Objective:
Which lines contain the string "scene"? Please list every one of them.

Source data:

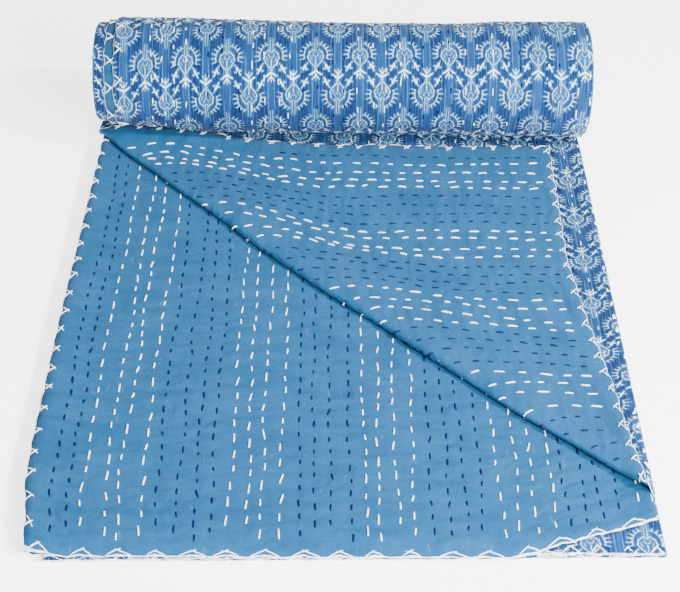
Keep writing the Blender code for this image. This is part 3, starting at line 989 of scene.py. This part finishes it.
def print_finish():
    """The printed side: streaky blue stripes under two sets of ring flowers in white."""
    f = Finish("printed_cotton")
    place, u, v = f.cloth_place()
    wobble = f.node("ShaderNodeTexNoise", Vector=place, Scale=0.22, Detail=2.0)
    shift = f.vector("SCALE", f.vector("SUBTRACT", wobble.outputs["Color"], (0.5, 0.5, 0.5)), scale=1.6)
    drawn = f.vector("ADD", place, shift)
    split = f.node("ShaderNodeSeparateXYZ", i0=drawn)
    wu, askew = split.outputs[0], f.math("MAXIMUM", f.math("SUBTRACT", u, 1000 * across(3, 0.5)), 0.0)
    wv = f.math("MULTIPLY_ADD", f.math("MULTIPLY", askew, askew), -ASKEW, split.outputs[1])
    group = motif_group()
    best = inside = None
    for du, dv, flip in ((0.0, 0.0, 1.0), (0.5, -SECOND_ROW, -1.0)):
        cu = f.math("ADD", f.math("DIVIDE", f.math("SUBTRACT", wu, PRINT_U), MOTIF_WIDTH), du + 0.5)
        cv = f.math("ADD", f.math("DIVIDE", f.math("SUBTRACT", wv, PRINT_V), MOTIF_HEIGHT), dv + 0.5)
        mu = f.math("MULTIPLY", f.math("SUBTRACT", f.math("FRACT", cu), 0.5), MOTIF_WIDTH)
        mv = f.math("MULTIPLY", f.math("SUBTRACT", f.math("FRACT", cv), 0.5), MOTIF_HEIGHT * flip)
        at = f.node("ShaderNodeCombineXYZ", i0=mu, i1=mv).outputs[0]
        node = f.node("ShaderNodeGroup", {"node_tree": group}, i0=at)
        far, radius = node.outputs
        best = far if best is None else f.math("MINIMUM", best, far)
        inside = radius if inside is None else f.math("MINIMUM", inside, radius)
    rough_edge = f.math("MULTIPLY", f.math("SUBTRACT", f.noise(place, 1.4, 2.0), 0.5), 0.9)
    line = f.math("ADD", best, rough_edge)
    white = f.step(line, -0.5, 0.22, 1.0, 0.0)
    halo = f.step(line, 0.2, 1.9, 1.0, 0.0)
    streak = f.noise(f.vector("MULTIPLY", place, (0.36, 0.018, 1.0)), 1.0, 2.0, 0.6)
    column = f.math("DIVIDE", f.math("SUBTRACT", wu, PRINT_U), MOTIF_WIDTH / 2)
    aside = f.math("MULTIPLY", f.math("PINGPONG", column, 0.5), MOTIF_WIDTH / 2)
    band = f.step(f.math("MULTIPLY_ADD", f.math("SUBTRACT", streak, 0.5), 30.0, aside), -2.0, 11.5)
    ground = f.mix(band, dyed(72, 116, 180, 1.35), dyed(32, 66, 128, 1.3))
    broken = f.step(f.noise(f.vector("MULTIPLY", place, (0.3, 0.04, 1.0)), 1.0, 2.0), 0.34, 0.56)
    thin_line = None
    for middle_of_line, half, share in LIGHT_LINES:
        far = f.math("ABSOLUTE", f.math("SUBTRACT", aside, middle_of_line))
        made = f.step(far, 0.2 * half, half, share, 0.0)
        thin_line = made if thin_line is None else f.math("MAXIMUM", thin_line, made)
    thin_line = f.math("MULTIPLY", thin_line, broken)
    ground = f.mix(thin_line, ground, dyed(140, 190, 238, 1.5))
    washed = dyed(122, 172, 226, 1.5)
    fill = f.math("MULTIPLY", f.step(inside, 8.0, 13.0, 1.0, 0.0), 0.22)
    ground = f.mix(fill, ground, washed)
    ground = f.mix(f.math("MULTIPLY", halo, 0.6), ground, washed)
    printed = f.mix(white, ground, PRINT_WHITE)
    cloudy = f.step(f.noise(place, 0.03, 3.0), 0.3, 0.7, 0.93, 1.05)
    f.put(f.shader.inputs["Base Color"], f.vector("SCALE", printed, scale=cloudy))
    bump_and_sheen(f, place, u, v)
    return f.material


def plain_finish():
    """The plain side: blue cotton, a little cloudy, drawn down along the rows, with painted shade in the
    troughs of its ripples.
    """
    f = Finish("plain_cotton")
    place, u, v = f.cloth_place()
    cloudy = f.noise(place, 0.022, 4.0, 0.6)
    base = f.mix(f.step(cloudy, 0.3, 0.7), dyed(79, 128, 178, 1.5), dyed(91, 141, 191, 1.5))
    slub = f.noise(f.vector("MULTIPLY", place, (0.18, 1.5, 1.0)), 1.0, 3.0, 0.7)
    slub_two = f.noise(f.vector("MULTIPLY", place, (1.5, 0.18, 1.0)), 1.0, 3.0, 0.7)
    slubs_and_ripple_shade = f.step(f.math("ADD", slub, slub_two), 0.7, 1.3, 0.86, 1.13)
    # Painted shade: darker streaks across the rows stand for the shade in the troughs of the cloth's
    # ripples.
    ripple_shade = f.noise(f.vector("MULTIPLY", place, (0.016, 0.085, 1.0)), 1.0, 2.0, 0.5)
    slubs_and_ripple_shade = f.math("MULTIPLY", slubs_and_ripple_shade, f.step(ripple_shade, 0.36, 0.52, 0.90, 1.02))
    worn = f.step(f.noise(f.vector("MULTIPLY", place, (0.16, 0.045, 1.0)), 1.0, 3.0, 0.65), 0.63, 0.74)
    base = f.mix(f.math("MULTIPLY", worn, 0.5), base, dyed(150, 195, 226))
    f.put(f.shader.inputs["Base Color"], f.vector("SCALE", base, scale=slubs_and_ripple_shade))
    bump_and_sheen(f, place, u, v)
    return f.material


def bump_and_sheen(f, place, u, v):
    """The matt surface of quilted cotton: its weave, and puckers that the stitches leave."""
    bend = f.node("ShaderNodeTexNoise", Vector=place, Scale=0.03, Detail=0.0).outputs["Color"]
    bent = f.vector("ADD", place, f.vector("SCALE", bend, scale=4.0))
    pucker = f.noise(f.vector("MULTIPLY", bent, (0.016, 0.085, 1.0)), 1.0, 0.8, 0.4)
    crinkle = f.noise(place, 0.22, 2.0, 0.5)
    height = f.math("ADD", f.math("MULTIPLY", pucker, 4.2), f.math("MULTIPLY", crinkle, 0.10))
    height = f.math("ADD", height, f.weave(u, v, 0.05))
    height = f.math("SUBTRACT", height, f.math("MULTIPLY", f.rows(u), 0.12))
    bump = f.node("ShaderNodeBump", Strength=0.55, Distance=0.001, Height=height)
    f.put(f.shader.inputs["Normal"], bump.outputs[0])
    f.shader.inputs["Roughness"].default_value = 0.88
    f.shader.inputs["Specular IOR Level"].default_value = 0.12
    f.shader.inputs["Sheen Weight"].default_value = 0.06
    f.shader.inputs["Sheen Roughness"].default_value = 0.5
    f.shader.inputs["Sheen Tint"].default_value = (0.75, 0.85, 1.0, 1.0)


def thread_finish(name, dark, light, rough, shine):
    """Twisted cotton thread: plies that wind along it, with painted shade in the grooves between them,
    and loose fuzz.
    """
    f = Finish(name)
    place, along_it, around = f.cloth_place()
    along_ply = f.math("MULTIPLY", along_it, math.tau / PLY_LENGTH)
    ply = f.math("MULTIPLY_ADD", around, math.tau / (1000 * SIDES), along_ply)
    twist = f.math("SINE", ply)
    fuzz = f.noise(place, 1.3, 2.0)
    # Painted shade: the colour is darker in the grooves between the plies and lighter on their crests;
    # the fuzz adds a random tone.
    share = f.step(f.math("ADD", f.math("MULTIPLY", twist, 0.35), fuzz), 0.2, 0.9)
    f.put(f.shader.inputs["Base Color"], f.mix(share, dark, light))
    bump = f.node("ShaderNodeBump", Strength=0.6, Distance=0.0003, Height=twist)
    f.put(f.shader.inputs["Normal"], bump.outputs[0])
    f.shader.inputs["Roughness"].default_value = rough
    f.shader.inputs["Specular IOR Level"].default_value = shine
    return f.material


# The camera, in the plan: place, tilt down, turn right, roll, and its length in picture widths
CAMERA_PLACE = Vector((0.2645, -0.8678, 1.0566))
CAMERA_TILT = math.radians(40.68)
CAMERA_TURN = math.radians(0.85)
CAMERA_ROLL = math.radians(0.86)
CAMERA_LENGTH = 1510 / 680


def camera():
    """The camera at the photo's angle."""
    data = bpy.data.cameras.new("camera")
    data.sensor_fit = "HORIZONTAL"
    data.sensor_width = 36.0
    data.lens = 36.0 * CAMERA_LENGTH
    data.clip_start = 0.05
    obj = bpy.data.objects.new("camera", data)
    bpy.context.scene.collection.objects.link(obj)
    ahead = Vector(
        (
            math.sin(CAMERA_TURN) * math.cos(CAMERA_TILT),
            math.cos(CAMERA_TURN) * math.cos(CAMERA_TILT),
            -math.sin(CAMERA_TILT),
        )
    )
    right = Vector((math.cos(CAMERA_TURN), -math.sin(CAMERA_TURN), 0))
    up = right.cross(ahead)
    level = Matrix((right, up, -ahead)).transposed()
    turned = level @ Matrix.Rotation(CAMERA_ROLL, 3, "Z")
    obj.matrix_world = Matrix.Translation(CAMERA_PLACE + PLAN_TO_FRAME) @ turned.to_4x4()
    bpy.context.scene.camera = obj


def floor():
    """A plain pale floor."""
    f = Finish("pale_floor")
    place = f.node("ShaderNodeTexCoord").outputs["Object"]
    tone = f.step(f.noise(place, 3.0, 2.0), 0.3, 0.7)
    f.put(f.shader.inputs["Base Color"], f.mix(tone, (0.90, 0.90, 0.90, 1), (0.93, 0.93, 0.93, 1)))
    f.shader.inputs["Roughness"].default_value = 0.8
    f.shader.inputs["Emission Color"].default_value = (1.0, 1.0, 1.0, 1.0)
    f.shader.inputs["Emission Strength"].default_value = 2.6
    bpy.ops.mesh.primitive_plane_add(size=24, location=(0, 0, quilt_low.z - 0.0005))
    plane = bpy.context.object
    plane.name = "floor"
    plane.data.materials.append(f.material)


def area_light(name, place, aim, size, power):
    """A soft square light that looks at a point."""
    data = bpy.data.lights.new(name, "AREA")
    data.size = size
    data.energy = power
    obj = bpy.data.objects.new(name, data)
    bpy.context.scene.collection.objects.link(obj)
    way = (Vector(aim) - Vector(place)).to_track_quat("-Z", "Y").to_matrix().to_4x4()
    obj.matrix_world = Matrix.Translation(Vector(place)) @ way


def lights():
    """Soft light from all round, and two lamps that stand at the front right."""
    world = bpy.data.worlds.new("soft_light")
    world.use_nodes = True
    world.node_tree.nodes["Background"].inputs[0].default_value = (1.0, 1.0, 1.0, 1)
    world.node_tree.nodes["Background"].inputs[1].default_value = 1.0
    bpy.context.scene.world = world
    area_light("side_light", (1.5, -0.7, 1.6), (0, 0, 0), 0.25, 112)
    area_light("front_light", (0.95, -1.5, 1.05), (0, 0, 0), 0.6, 112)


def main():
    bpy.ops.object.select_all(action="DESELECT")
    camera()
    floor()
    lights()
    cloth = quilt_cloth([print_finish(), plain_finish()])
    white = thread_finish("white_thread", colour(238, 242, 246), colour(254, 254, 255), 0.7, 0.4)
    navy = thread_finish("navy_thread", (0.003, 0.004, 0.030, 1.0), (0.009, 0.009, 0.090, 1.0), 0.8, 0.08)
    bit = thread_bit()
    threads = [
        running_stitches("w", "white_stitches", white, bit, WHITE_RADIUS),
        running_stitches("n", "navy_stitches", navy, bit, NAVY_RADIUS),
        edging(white, bit),
    ]
    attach(cloth, "root")
    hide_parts("quilt")
    for thread in threads:
        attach(thread, "root")


main()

Solved problem:
Keep writing the Blender code for this image. This is part 3, starting at line 989 of scene.py. This part finishes it.
    bpy.context.scene.collection.objects.link(obj)
    bpy.context.scene.camera = obj
    bpy.context.scene.collection.objects.link(obj)
    bpy.context.scene.world = world